Evolution Mechanism of Transient Strain and Residual Stress Distribution in Al 6061 Laser Welding

Abstract

Considering the harm that residual stress causes to the mechanical properties of a weld joint, the evolution mechanisms of transient strain and residual stress distribution are investigated in laser welding of Al 6061, considering that these originate from non-uniform temperature distribution and are intensified further by the unbalanced procedure of melting and solidification. Thermal-elastic-plastic finite element method is developed and analyzed, while the actual weld profile is novel fitted by a B-spline curve. Transient strain is extracted by strain gauges.

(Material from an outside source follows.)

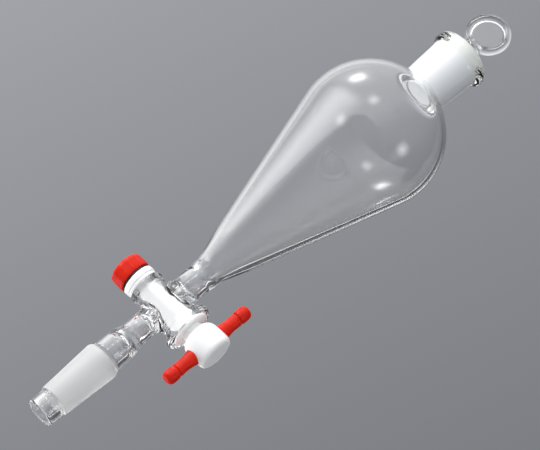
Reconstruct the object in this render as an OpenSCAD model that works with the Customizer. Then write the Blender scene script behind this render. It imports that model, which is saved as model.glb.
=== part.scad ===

Longitudinal strain starts from a fluctuating compressive state and progresses to an ultimate residual tension state at the starting and ending welding positions, respectively. The maximum fitting deviation of the weld profile is 0.13 mm. Experimental and simulation results of residual strain are 842.0 μ and 826.8 μ, with a relative error of 1.805% at the starting position and −17.986% at the ending position. Near the weld center, mechanical behavior is complexly influenced by thermal expansion and contraction in the weld zone and the reaction binding force of the solid metal. Within a distance between −10 mm and 10 mm, and longitudinal stress is in a tension state, transverse stress fluctuates with a high gradient (~100 MPa).